Bundan önceki yazıda Gülay Göktürk'ün "kadın hareketi ve özgürlük anlayışı"yla ilgili görüşlerini özetleyip, kendisiyle yapılan bir konuşmada, "batıda çıkan özgürlük anlayışının evrensel" olduğunu öne sürdüğünü zikretmiştim. Gülay'ın görüşlerini beş ana noktada toplamıştım. Bu yazıda söz konusu beş noktayı tek tek ele almaya çalışacağım:
1) Dünyanın her yanında kadın hareketinin öne çıkardığı temalar anneliğin kutsanışına karşı çıkmak değildir. İslam dünyasında kadının uğradığı mağduriyetlere karşı mücadele verilirken, annelik merkezi önemini korumaktadır. Kadının annelik üzerinden "eve hapsedilmesi" batılı feminist bir okumadır. Geleneksel toplumda ev hapishane değildir, avluya, sokağa, mahalleye ve şehre açılır.
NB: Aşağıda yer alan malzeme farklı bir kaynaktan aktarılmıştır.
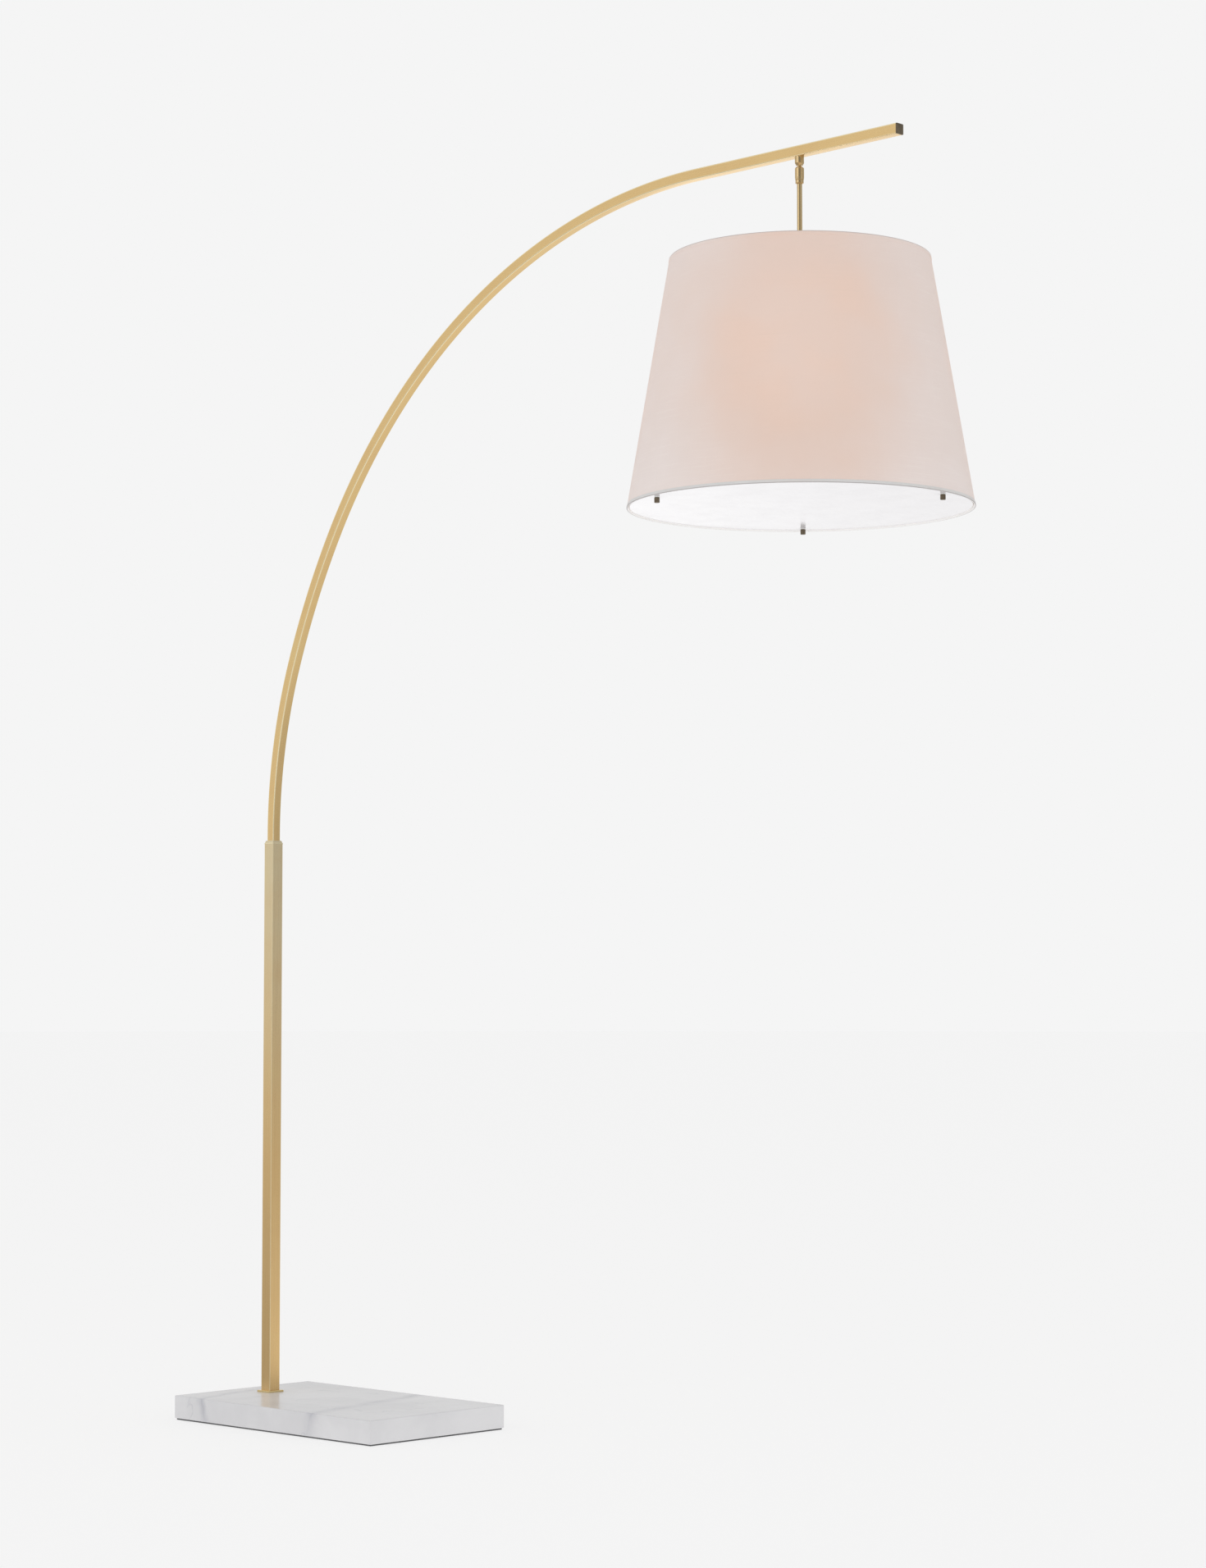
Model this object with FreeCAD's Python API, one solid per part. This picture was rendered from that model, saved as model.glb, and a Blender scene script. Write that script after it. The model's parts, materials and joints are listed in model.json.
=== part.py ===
import FreeCAD, Part
import math
import os

Vector = FreeCAD.Vector

# An arc floor lamp. Millimetres. The origin is on the floor under the pole's axis, +X is the way
# that the arm reaches, +Z is up.

X_AXIS, Y_AXIS, Z_AXIS = Vector(1, 0, 0), Vector(0, 1, 0), Vector(0, 0, 1)

# Base
felt_thickness = 2.5
felt_inset = 3.0
slab_length, slab_width, slab_thickness = 500.0, 300.0, 38.5
slab_behind_pole = 75.0
slab_edge_radius = 1.5
flange_side, flange_thickness, flange_edge = 33.0, 3.0, 0.8
tie_rod_radius = 5.0
tie_hole_radius = 6.0
recess_radius, recess_depth = 21.0, 20.0
tie_washer_radius, tie_washer_thickness = 17.0, 2.5
spring_washer_radius, spring_washer_thickness = 9.0, 2.5
tie_nut_flats, tie_nut_height = 17.0, 8.0
tie_rod_below_nut = 2.0

# Pole
pole_side, pole_wall, pole_corner = 22.5, 1.5, 0.8
pole_top_z = 993.0
foot_plug_height = 16.0
cap_height, cap_skirt, cap_top_side, cap_lip = 6.0, 1.5, 19.4, 0.4
inlet_above_flange = 41.0
grommet_bore_radius, grommet_body_radius, grommet_flange_radius = 3.25, 5.0, 6.6
grommet_outer_flange, grommet_inner_flange = 2.0, 1.5
grub_screw_radius, grub_screw_key = 2.0, 2.0
grub_screw_depths = (30.0, 90.0)

# Arm: a square tube that stands in the pole and bends through a right angle in three tangent arcs
arm_side, arm_wall, arm_corner, arm_bore_corner = 16.0, 1.5, 1.2, 0.4
arm_in_pole = 120.0
sleeve_stop = 5.0
arm_rise = 9.7
arm_bends = ((865.0, 19.9), (1257.0, 11.6), (991.0, 58.5))
arm_level_run = 402.0
end_cap_thickness, end_cap_plug = 2.0, 12.0

# Swivel: a ball under the arm, and a barrel that hangs on it
hang_x = 1215.0
coupling_radius, coupling_height, coupling_taper, coupling_foot_radius = 7.0, 14.0, 4.0, 4.8
coupling_stem_radius, coupling_bore_radius = 5.0, 2.8
stem_nut_flats, stem_nut_height = 12.0, 3.5
ball_radius, ball_below_coupling = 4.8, 5.2
neck_radius, ball_bore_radius = 2.7, 2.0
stud_in_coupling = 8.0
liner_inner, liner_outer, liner_top, liner_bottom = 4.85, 5.35, -0.5, -2.6
seat_cavity, seat_radius, seat_lip_radius, seat_top_radius = 5.4, 6.2, 4.85, 5.1
seat_lip_bottom, seat_shoulder, seat_top, seat_bottom = 1.25, 0.7, 2.2, -4.0
barrel_radius, barrel_cavity_radius = 7.0, 6.25
ring_nut_bottom, ring_nut_top, ring_nut_mouth, ring_nut_top_radius = 0.5, 2.9, 4.7, 5.6
barrel_length, barrel_foot_radius = 17.0, 6.6
lock_ring_height, lock_ring_radius, lock_ring_groove = 6.0, 6.3, 0.8
rod_radius, rod_bore_radius, rod_in_barrel = 4.0, 3.0, 9.0

# Shade
shade_top_z, shade_bottom_z = 1834.0, 1455.5
shade_top_radius, shade_bottom_radius = 197.0, 261.6
linen_thickness, liner_thickness = 0.7, 0.5
hem_height, hem_thickness = 5.0, 0.5
wire_radius = 1.6
hub_below_top, hub_radius, hub_thickness = 10.0, 14.0, 2.5
rod_nut_flats, rod_nut_height = 13.0, 4.0
first_spoke_angle = 70.0

# Light cluster
cluster_radius, cluster_wall, cluster_top_z, cluster_height = 20.0, 3.0, 1804.0, 32.0
cluster_cover_thickness, cover_knob_radius, cover_knob_height = 3.0, 6.0, 9.0
socket_tilt, socket_origin_below_top = 50.0, 3.0
nipple_radius, nipple_bore_radius = 4.8, 2.6
nipple_start, nipple_end = 20.5, 40.0
cup_start, cup_shoulder, cup_end, cup_radius, cup_wall = 34.0, 44.0, 84.0, 16.5, 1.0
core_wall, core_back = 1.9, 3.0
bulb_cap_radius, bulb_cap_wall, bulb_cap_start, bulb_cap_end = 13.0, 1.0, 58.0, 88.0
contact_radius, contact_height = 5.0, 3.0
bulb_neck_end, bulb_centre, bulb_radius, glass_thickness = 94.0, 138.0, 30.0, 1.0
bulb_flank_angle, bulb_neck_pull, glass_in_cap = 50.0, 9.0, 8.0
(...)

Apartman hayatında ev ile dış dünya arasındaki seyyaliyet zorlaşmıştır ama kadının hayatını ev merkezli kurması, toplumsal hayattan tecridi ve dört duvar arasına hapsolunması anlamına gelmiyor.
2) Söz konusu özgürlük anlayışının evrenselleştirilmesi, batının kendi değerlerini, tarihî tecrübesini ve bu tecrübe sonucunda geldiği formasyonu bütün evrene empoze etmesidir ki, bu tarihî kökleri itibariyle Katolik Hıristiyan hidayetinin evrenselci Aydınlanma ile kendini yeniden üretmesinden başka bir şey değildir. Mümkün olan tek özgürlük anlayışı batınınki değildir.
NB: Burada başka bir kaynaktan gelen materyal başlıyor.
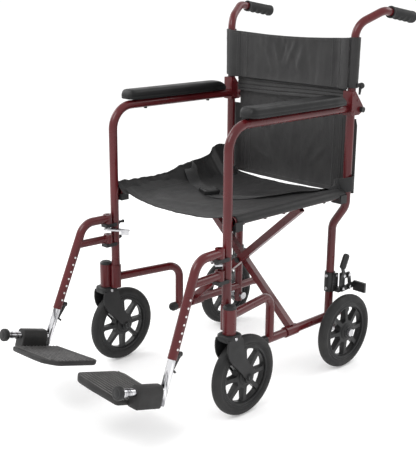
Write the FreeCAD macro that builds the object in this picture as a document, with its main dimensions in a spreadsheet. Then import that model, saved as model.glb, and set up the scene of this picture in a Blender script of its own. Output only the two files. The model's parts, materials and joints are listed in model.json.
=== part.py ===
import FreeCAD, Part
import math
import os
from FreeCAD import Placement, Rotation, Vector

# Transport chair, in millimetres.  +Z up, +X the seated person's left, -Y the front.
# The origin is on the floor, under the middle of the whole object's box.
# Distances that end in _back are measured rearward from the front uprights.

doc = FreeCAD.newDocument("transport_chair")
sheet = doc.addObject("Spreadsheet::Sheet", "Sizes")

SIZES = {
    # side frame tubes
    "tube_radius": 11.1, "tube_wall": 1.5,
    "upright_x": 207, "upright_y": -144.5, "foot_z": 222.5,
    "arm_z": 706, "arm_bend": 60, "arm_back": 423,
    "sleeve_radius": 13.8, "sleeve_height": 61.5,
    "barrel_x": 231.5, "barrel_ahead": 14, "barrel_radius": 16.5, "barrel_height": 62,
    "lower_x": 171, "rail_z": 130.5, "rail_front_back": 182, "rail_rear_back": 505,
    "loop_z": 250.5, "loop_back": 196.5, "loop_bend": 35,
    "post_back": 438, "post_foot_z": 84, "cane_x": 212, "cane_top_z": 716,
    "kink_low_z": 391, "kink_high_z": 450, "kink_bend": 45,
    "cap_radius": 12.2, "cap_length": 17, "dome_height": 9,
    # arm pad
    "pad_x": 212, "pad_front_back": 45, "pad_rear_back": 402, "pad_width": 48, "pad_height": 27,
    "pad_gap": 0.4, "pad_edge": 9,
    "screw_radius": 2.5, "screw_head_radius": 4.5, "screw_head": 3, "screw_reach": 14,
    "screw_front_back": 110, "screw_rear_back": 338,
    # seat rails and the saddles they rest in
    "seat_rail_z": 483, "seat_rail_front_back": 15, "seat_rail_rear_back": 423,
    "saddle_length": 24, "saddle_width": 32, "saddle_depth": 22, "saddle_gap": 0.6,
    "saddle_wall_drop": 5,
    # cross brace
    "brace_width": 19, "brace_depth": 16, "brace_wall": 1.5, "cross_z": 290.9,
    "brace_a_back": 279, "brace_b_back": 261, "brace_slope": 41.2,
    "pivot_radius": 14.2, "pivot_length": 44, "pivot_gap": 0.15,
    "bolt_radius": 4, "bolt_gap": 0.06, "bolt_head_radius": 7.5, "bolt_head": 5,
    # back hinge and upper cane
    "hinge_back": 462, "hinge_z": 702, "hinge_pin_radius": 4, "hinge_knob_radius": 7,
    "hinge_plate": 3, "hinge_low_z": 689, "hinge_high_z": 750, "hinge_rear_back": 471,
    "hinge_slack": 0.6, "lug_width": 12, "hinge_slant_back": 436, "hinge_slant_z": 708,
    "upper_cane_z": 719, "handle_bend_z": 912, "handle_bend_x": 215,
    "handle_end_x": 248, "handle_end_back": 507, "handle_end_z": 947.5,
    "grip_end_back": 631, "grip_end_z": 928.5, "handle_bend": 48, "handle_end_bend": 34,
    "handle_core": 10.4, "grip_radius": 15, "grip_length": 104, "grip_wall_gap": 0.05, "grip_tip": 5,
    "latch_pivot_back": 441, "latch_pivot_z": 765, "latch_knob_back": 455, "latch_knob_z": 763,
    "latch_knob_radius": 8, "latch_plate": 3, "latch_hook_z": 741, "latch_width": 10,
    # wheels
    "wheel_radius": 101.6, "tyre_half_width": 13.2, "tyre_inner_radius": 80, "tyre_shoulder": 9,
    "rim_inner_radius": 70, "rim_half_width": 11, "hub_radius": 17, "hub_half_width": 17.5,
    "spoke_width": 10, "spoke_depth": 14, "spoke_count": 8, "axle_gap": 0.06,
    "caster_trail": 49.7, "caster_axle_radius": 4, "rear_axle_radius": 6,
    "rear_wheel_x": 224.5, "rear_axle_back": 440.6,
    "fork_leg": 4.5, "fork_inside": 18.6, "fork_top_z": 221.9, "fork_crown": 15.5,
    "fork_front": 29, "fork_crown_rear": 20, "fork_boss_radius": 14, "stem_radius": 6, "stem_gap": 0.06,
    # wheel lock
    "clamp_radius": 14.6, "clamp_low_z": 204, "clamp_high_z": 258,
    "lock_plate_x": 197, "lock_plate": 4, "lock_plate_front_back": 446, "lock_plate_rear_back": 467,
    "lock_web_back": 440, "lock_web_height": 14,
    "lever_pin_back": 460, "lever_pin_z": 247, "shoe_pin_back": 457, "shoe_pin_z": 210.5,
    "link_top_back": 475.8, "link_top_z": 248.5, "link_low_back": 482, "link_low_z": 213,
    "link_width": 12, "link_plate": 3, "link_slack": 1.2,
    "lock_pin_radius": 3, "lock_pin_gap": 0.06, "lever_plate": 3.5, "lever_width": 13,
    "lever_grip_low_back": 449, "lever_grip_low_z": 270, "lever_grip_high_back": 465,
    "lever_grip_high_z": 304, "lever_grip_radius": 9, "lever_grip_thick": 14,
    "shoe_block_back": 504, "shoe_block": 7, "shoe_low_z": 197, "shoe_high_z": 224,
    "shoe_outer_x": 240,
    # swing-away footrest
    "hanger_top_z": 415.5, "hanger_low_z": 362, "hanger_hinge_ahead": 24,
    "hanger_bend_x": 211.3, "hanger_bend_ahead": 97.8, "hanger_bend": 42,
    "hanger_slope": 22.15, "hanger_splay": 2.2, "hanger_end_z": 204, "hanger_low_radius": 10,
    "socket_radius": 11.6, "socket_height": 24, "hinge_post_radius": 5, "hinge_post_gap": 0.08,
    "bracket_thick": 9, "bracket_reach": 37, "bracket_width": 22,
    "extension_radius": 9.4, "extension_wall": 1.5,
    "extension_top_z": 330, "extension_low_z": 106, "rod_z": 137, "rod_slope": 16,
    "rod_length": 127, "rod_cap_radius": 15.5, "rod_cap": 13,
    "release_z": 386, "release_thick": 4, "release_width": 17, "release_reach": 62, "release_turn": 32,
    "release_lip": 9, "release_lip_length": 20,
    "height_bolt_z": 213, "height_bolt_radius": 6, "height_hook_z": 172,
    "sleeve_start": 14.4, "sleeve_length": 73, "sleeve_half_width": 17, "sleeve_top": 16,
    "sleeve_bottom": 36, "rod_gap": 0.1,
    "plate_front": 117, "plate_middle_front": 125, "plate_inner_front": 100, "plate_rear": -29,
    "plate_outer": 13, "plate_middle": 105, "plate_corner": 151, "plate_inner": 183,
    "plate_top": 25, "plate_thick": 11, "plate_roll": 4,
    # soft goods
    "sling_half_width": 190, "sling_front_back": 26, "sling_rear_back": 418, "sling_edge_z": 486,
    "sling_flat_half_width": 110, "sling_middle_z": 465, "sling_thick": 4,
    "back_half_width": 199, "back_top_z": 880, "back_split_z": 756, "back_thick": 6,
    "lower_back_half_width": 196, "lower_back_low_z": 516, "lower_back_back": 450,
    "belt_width": 38, "belt_thick": 3, "belt_z": 491, "belt_back": 330, "belt_half_length": 150,
    "buckle_width": 58, "buckle_length": 62, "buckle_height": 16,
}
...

3) Felsefî ve entelektüel zenginlik ile yeni özgürlük arayışları bizi çok daha demokratik ve çoğulcu bir dünyanın yeni kapıları önüne götürecekse, bu birden fazla özgürlük tanımı ve temasının özgürce benimsenmesi, müzakareci siyaset zemininde tartışılması, interaktif ilişki içinde bir arada yaşama sanatına sahip olunmasıyla mümkün olacaktır. Batı üretecek biz tüketeceğiz, Batı yazacak biz tercüme edeceğiz, Batı icad edecek biz aktaracağız. Bu, insanın küresel düzeyde yaşadığı sorunlara bizim herhangi bir katkı sağladığımız anlamına gelmez.
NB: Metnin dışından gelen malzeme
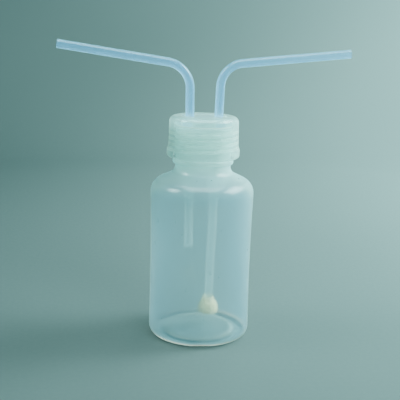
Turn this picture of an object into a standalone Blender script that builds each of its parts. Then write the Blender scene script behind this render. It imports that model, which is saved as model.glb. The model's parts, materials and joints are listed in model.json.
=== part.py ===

4) Birden fazla anlayışı kabul edilmediğinde, Gülay Göktürk'ün haklı olarak işaret ettiği üzere "pek konuşacak bir şeyin kalmaması"na sebep oluyor. Ama bu, sadece kendi özgürlük anlayışının doğruluğundan kuşku duymayanların kendi sınırlı dünyalarında monologa düşmelerine yol açar sadece. Doğru olan diyalog, müzakereci siyaset ve gerçekliğin hiçbir tanım ve tema tarafından sınırlandırılmayacak kadar çok boyutlu bir zenginliğe sahip olduğu düşüncesidir.
5) Kadının aslî işi ve varlık sebebi nedir, diye sorulduğunda Müslüman bir kadının vereceği cevap bellidir. Hiç kuşkusuz, aslî iş ne anneliktir ne iş hayatıdır; fakat Allah'a kulluktur. Bu üst referans çerçevesi gibi görülse de, annelik ve tarihte alternatifi olmayan ailenin kendini devam ettirmesinin önşartı olan ev-kadın ilişkisinin sağlığı bununla ilgilidir.